Loadbalancer in front of Elasticsearch

Hello,

I've got a 5 data, 3 master node setup. I understand that elasticsearch has built in load balancing capability, and that I could just route all the traffic to one of the nodes and call it a day.

I've seen several articles talking about setting up a load balancer infront of elasticsearch to increase availability, in case the node I'm routing traffic to goes down.

I can't find anything about this in the official documentation. Can anyone chime in on the best setup from a performance perspective?

Also would love to hear if anyone knows of how I would actually scientifically test the performance of these different setups..

If you are using one of the official language clients (strongly recommended) then it can 'sniff' your cluster and locate all the nodes when you connect so that in the case that the node it was using to connect to the cluster goes down it can switch to another node. In addition it is recommended to give the clients a few (maybe 3) nodes as a seed list in case one of the nodes is down when it first tries to connect before its completed the 'sniffing'. This removes the need for a load balancer in front of Elasticsearch to deal with node failures.

hope that helps

We use HAproxy and RoundRobin forward rest calls to the client nodes http port and java_transport client code calls to the transfer ports.
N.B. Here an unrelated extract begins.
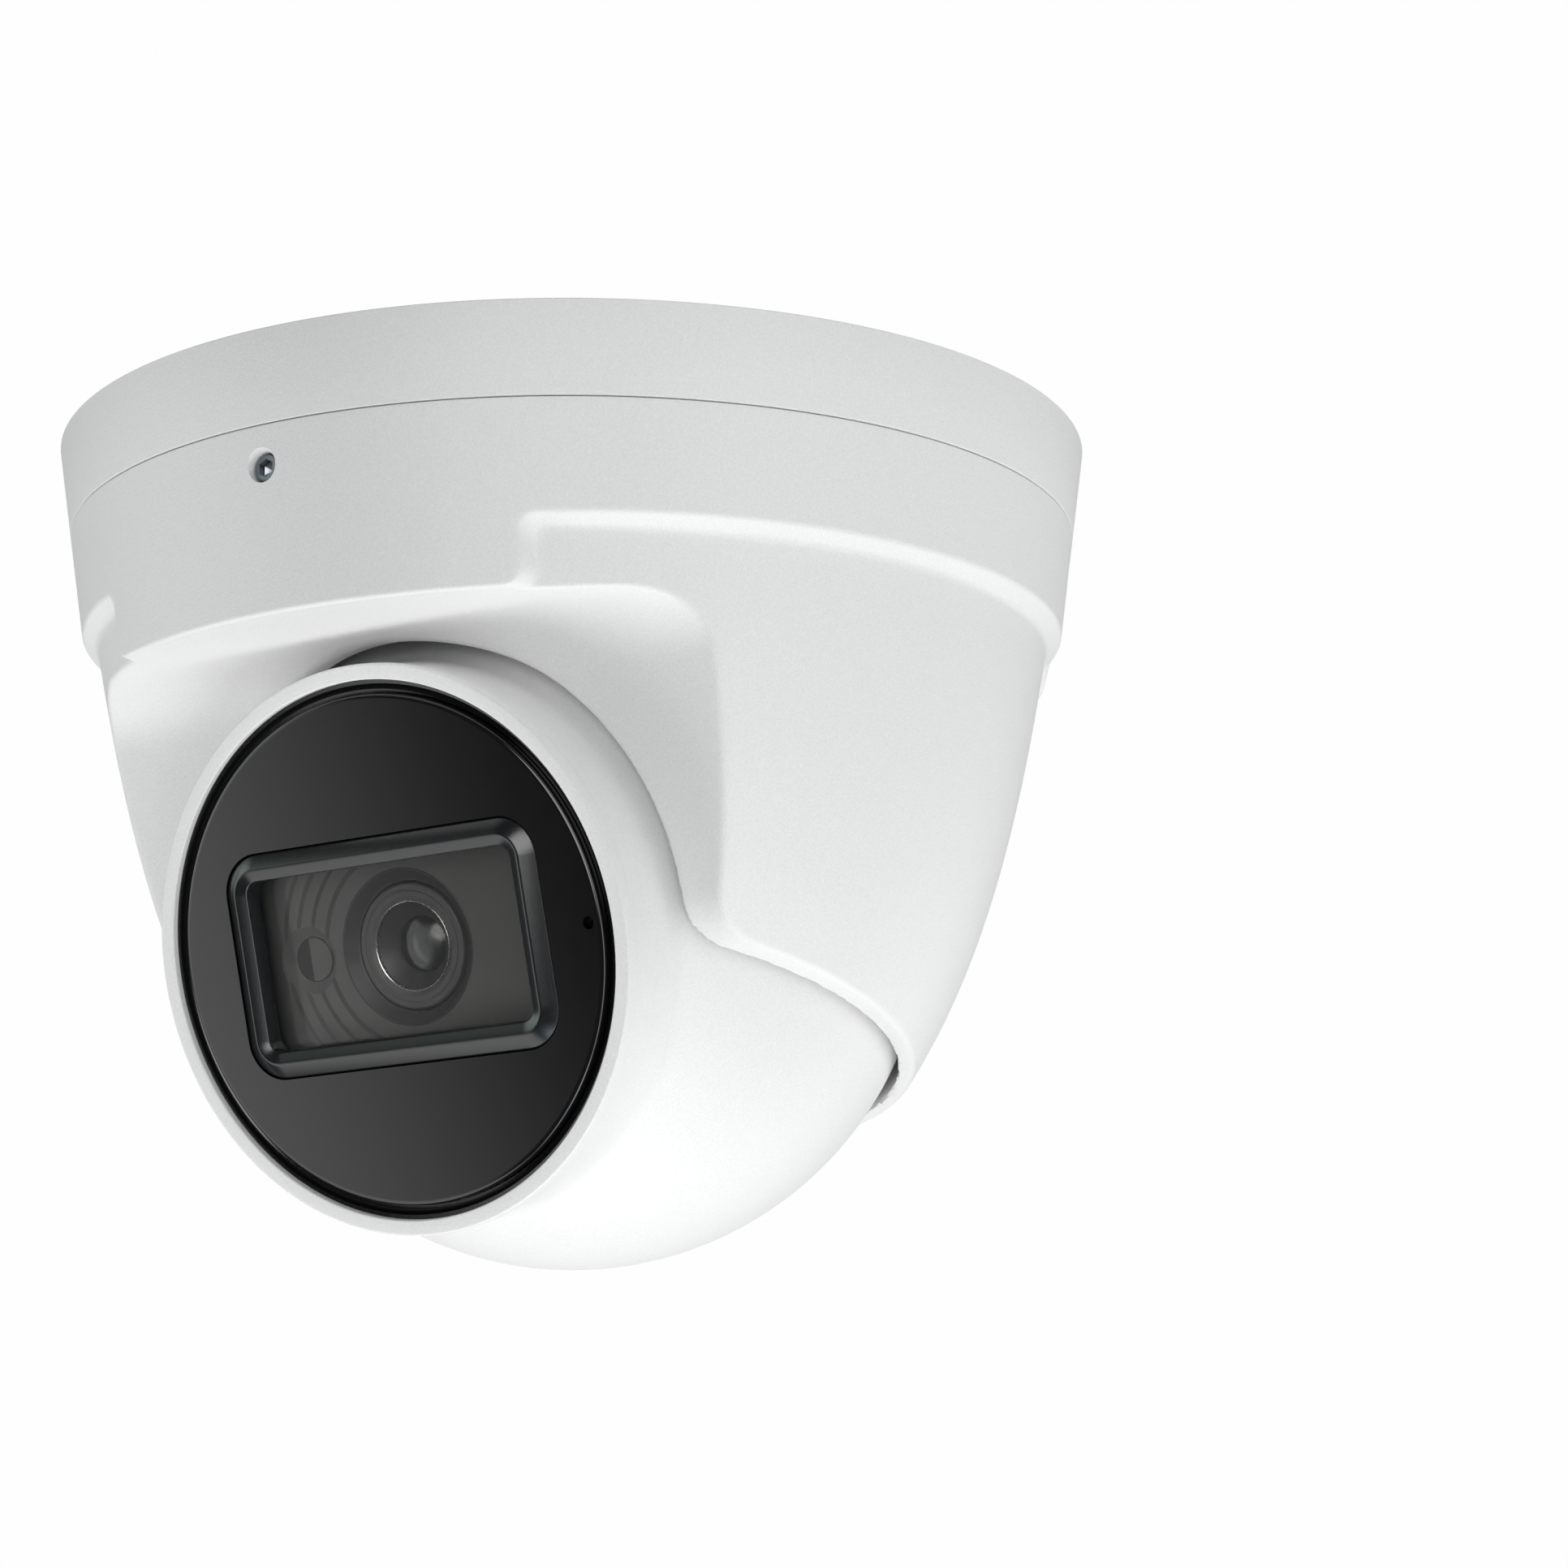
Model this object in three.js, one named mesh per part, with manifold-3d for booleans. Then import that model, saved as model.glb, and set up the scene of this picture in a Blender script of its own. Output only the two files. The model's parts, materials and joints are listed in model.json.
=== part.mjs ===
// Turret CCTV camera: a round base on the ceiling, a cover that pans below it, and a ball that tilts
// and rolls in the cover. Millimetres, +Z up. The origin is the centre of the base's back face, which
// lies against the ceiling. The cover's cut-out and the lens look along -Y.
import * as THREE from "three";
import { mergeVertices } from "three/addons/utils/BufferGeometryUtils.js";
import Module from "manifold-3d";

const wasm = await Module();
wasm.setup();

// ---------------------------------------------------------------- driving dimensions
const GAP = 0.3; // between neighbouring pieces
const BASE_RADIUS = 60;
const SIDE_TAPER = 0.1366; // radius lost per millimetre of depth, on base and cover alike
const SEAM_Z = -10.25; // joint between base and cover
const LEDGE_Z = -22.3; // where the upper band of the cover ends
const BALL_Z = -54; // centre of the ball
const BALL_RADIUS = 40.8;
const SEAT_RADIUS = 41.7; // spherical seat of the cover, around the ball
const REST_TILT = THREE.MathUtils.degToRad(15.4); // lens axis below the horizontal
const FACE_H = 36.2; // front of the black window, ahead of the ball's centre

const PLATE_THICKNESS = 3.6; // back plate of the base
const SPIGOT = { inner: 51.2, outer: 54, bottom: -19.5 };
const LIP = { inner: 54.5, outer: 56.3, top: -7.2 }; // of the cover, inside the skirt of the base
const LOCK_Z = -14.7; // height of the three lock screws
const CABLE_HOLE_RADIUS = 12.2;
const COVER_WALL = 2.8;
const BARREL_RADIUS = 30.9; // of the round nose that stands out of the ball
const BARREL_CLEARANCE = { radius: 32.2, rise: 1 }; // the cover's hole for it, centred above its axis
const SHELL_WALL = 2.4;
const SHELL_SEAM_H = -16; // joint of the two ball shells, behind the ball's centre
const STRAP = { inner: 41.2, outer: 42.6, width: 8 };
const STRAP_EYE = 5.2; // outer radius of the strap's ends, around the pivots
const PIVOT_RADIUS = 2;
const NECK_RADIUS = 5.5;
const WINDOW_RADIUS = 27.9;
const BEZEL = { width: 20.9, height: 12.5, corner: 4.5, ridge: 37.2 }; // half width and half height
const PANE = { width: 20.6, height: 12.2, corner: 4.2 };

const ROUND = 40; // segments of the large turned pieces
const MEDIUM = 20; // of the lens, the neck and the grommet
const SMALL = 12; // and of the small ones

// ---------------------------------------------------------------- geometry helpers
const alongX = new THREE.Matrix4().makeBasis(
  new THREE.Vector3(0, 1, 0),
  new THREE.Vector3(0, 0, 1),
  new THREE.Vector3(1, 0, 0),
);
// The lens frame: +Z along the lens axis, +X to the right and +Y up as seen from the front.
const lensFrame = new THREE.Matrix4()
  .makeTranslation(0, 0, BALL_Z)
  .multiply(new THREE.Matrix4().makeRotationX(Math.PI / 2 + REST_TILT));

// A closed three.js geometry as a manifold solid, without the slivers at a lathe's axis.
function solidOf(geometry) {
  const bare = geometry.clone();
  bare.deleteAttribute("normal");
  bare.deleteAttribute("uv");
  const merged = mergeVertices(bare, 1e-4);
  const index = merged.index.array;
  const kept = [];
  for (let i = 0; i < index.length; i += 3) {
    const [a, b, c] = index.slice(i, i + 3);
    if (a !== b && b !== c && c !== a) kept.push(a, b, c);
  }
  return new wasm.Manifold(
    new wasm.Mesh({
      numProp: 3,
      vertProperties: merged.attributes.position.array,
      triVerts: new Uint32Array(kept),
    }),
  );
}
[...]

As mentioned the official clients deal with this pretty well but also be aware that if you send all search/indexing traffic through a single node (and that node is also a data node) it will be carrying a disproportionate load and if you have a high volume of searches the node will be at elevated risk of heap related issues. It's a very good idea to spread everything around if at all possible.

Kimbro

Thanks, I decided to go with this approach, seems to be working fine.